At the same time, though, Altria and its operating companies also continue to engage with the FDA and other stakeholders to advocate for changes to the regulations, where appropriate.
"We think innovation in this category is very important. We are working very hard on our innovation system and innovative products for the adult tobacco consumer, and we believe it would be good public policy for the FDA to encourage that," Barrington said.
According to the chief executive, Altria's comments to the FDA about the final deeming rule and its provisions have pointed out that "some of what is in the deeming regulations does not seem particularly friendly to that concept."
"We are both complying with the regulations and we are trying to influence and advocate where we think [they] can be improved," he explained.
One provision of the deeming rule that Altria is questioning is the Feb. 15, 2007 grandfather date, also known as the predicate date.
"We have argued to the FDA and advocated to the FDA, as did many others, that it made little sense to go back and use a cigarette predicate date of 2007 for products that basically came into the market after 2007," Barrington stated. Using that predicate date does not seem to encourage innovation, he continued.
A "Mild" Resolution
One of Altria's immediate issues with the deeming rule was the provision prohibiting use of the term "mild" in tobacco products. Altria filed a lawsuit challenging this provision because John Middleton Co.'s product lineup includes the Black & Mild cigar brand.
Richmond-based Altria argued that the FDA's rule violates the First Amendment that protects trademarks and brand names, in addition to the Fifth Amendment that prohibits taking private property for public use without compensation, as CSNews Online previously reported.
However, Barrington revealed during Wednesday's earnings call that Altria and the FDA have resolved the matter.
"FDA has informed us that they do not, at this time, intend to enforce that [provision] against Black & Mild.

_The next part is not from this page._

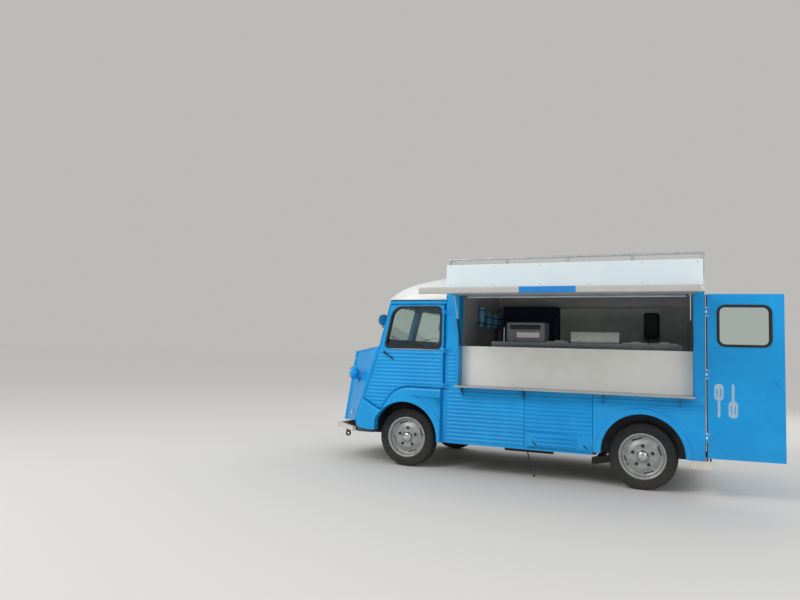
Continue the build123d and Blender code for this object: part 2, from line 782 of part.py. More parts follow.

In consideration of that, we have withdrawn our lawsuit," he said. "The parties have reserved their rights, but we will continue to use Black & Mild unless something changes."
Despite the deeming rule's hurdles, Altria continues to make moves to bring Philip Morris International's (PMI) iQos heat-not-burn product to the United States.
"On the heated tobacco platform, our work with [PMI] in its FDA applications for pre-market approval authorization and a modified risk tobacco product designation remains on plan," Barrington said. "We are making excellent progress on commercialization plans for the U.S. market."
While not providing further details, Barrington did remark that an investment in innovative tobacco products — particularly those with the potential to reduce harm — are "high" on Altria's list for investment.
Richmond-based Altria Group is the parent company for Philip Morris USA, John Middleton, U.S. Smokeless Tobacco Co., Nu Mark and Ste. Michele Wine Estates. Altria also holds a continuing economic and voting interest in SABMiller. The brand portfolios of Altria's tobacco operating companies include Marlboro, Black & Mild, Copenhagen, Skoal, MarkTen and Green Smoke.